Em primeira instância, o pedido também havia sido negado. A juíza da 2ª Vara do Trabalho de Campina Grande (PB), Maria das Dores Alves, entendeu que, como o empregado apresentou certidão negativa de antecedentes criminais e foi admitido e mantido no emprego por mais de seis meses, “não há evidência de constrangimento real; não há indício de abalo moral concreto”. A decisão do TRT da Paraíba que manteve o entendimento foi unânime.
Outro caso envolve um recurso de um ex-trabalhador da Alpargatas contra decisão também do TRT de Paraíba, que manteve sentença a favor da empresa. O juiz Sérgio Cabral dos Reis da 4ª Vara do Trabalho de Campina Grande (PB) entendeu que a conduta da empresa é razoável e não implica desrespeito à dignidade e intimidade do trabalhador. “Em tempos de violência, como regra, é direito do contratante saber com quem está contratando, sendo a exigência das mais diversas espécies de certidões prática costumeira na realização dos negócios jurídicos”, diz na decisão. O posicionamento foi mantido por unanimidade na 2ª Turma do TRT.
Para o advogado trabalhista Fernando Lima Bosi, do Rayes & Fagundes Advogados Associados, que atua para bancos e empresas de segurança nesses processos, a tendência é que a SDI-1 mantenha o seu entendimento de que não é cabível a indenização por danos morais ao empregado apenas por exigir o atestado de antecedentes criminais. “Já existem decisões unânimes da SDI-1 nesse sentido, do fim de 2014 para cá”, afirma.
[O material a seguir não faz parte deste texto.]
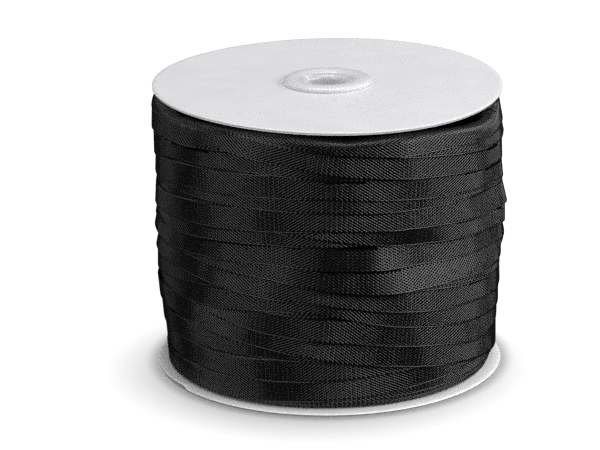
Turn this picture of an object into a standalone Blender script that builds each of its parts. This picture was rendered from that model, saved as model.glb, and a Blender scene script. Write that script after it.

Os julgados contudo, segundo o advogado, fazem uma ressalva: incidiria indenização caso o candidato ao emprego fosse recusado ao apresentar o atestado com alguma condenação que nada tem a ver com a função que seria exercida. Por exemplo, um trabalhador condenado por não pagar pensão alimentícia aos filhos não poderia ser rejeitado para o cargo de jardineiro. “Nesses casos, haveria o pagamento de indenização”, diz Bosi.
De acordo com a advogada Andrea Pulici, sócia do escritório De Vivo, Whitaker e Castro Advogados, ao analisar o tema como repetitivo, os ministros deverão dar limites sobre as situações em que se pode admitir o pedido de atestado de antecedentes criminais. Para ela, há uma tendência a aceitar a exigência sem a incidência de danos morais para cargos que exigem confiança, em departamento financeiro, por exemplo.
Já as situações nas quais o trabalhador não foi admitido em consequência da apresentação do atestado, a indenização por danos morais deve ser confirmada. “Há juízes que entendem que, ainda que ele tenha sido condenado, já cumpriu sua pena, e não poderia, além ter sua intimidade invadida, ter sido preterido por isso”, diz Andrea.
Procurada pelo Valor, a assessoria de imprensa da AeC informou por nota que “as atribuições do cargo de atendente de telemarketing exigem conduta ilibada, já que os colaboradores que exercem determinadas funções têm acesso direto a informações sigilosas dos clientes”. A nota ainda acrescenta que “a empresa não tem a intenção de ofender a honra de nenhum funcionário, mas tem consciência do compromisso e do dever no trato das informações relativas aos clientes”. Já a assessoria de imprensa da Alpargatas informou por nota que a empresa não se manifesta sobre ações judiciais em andamento.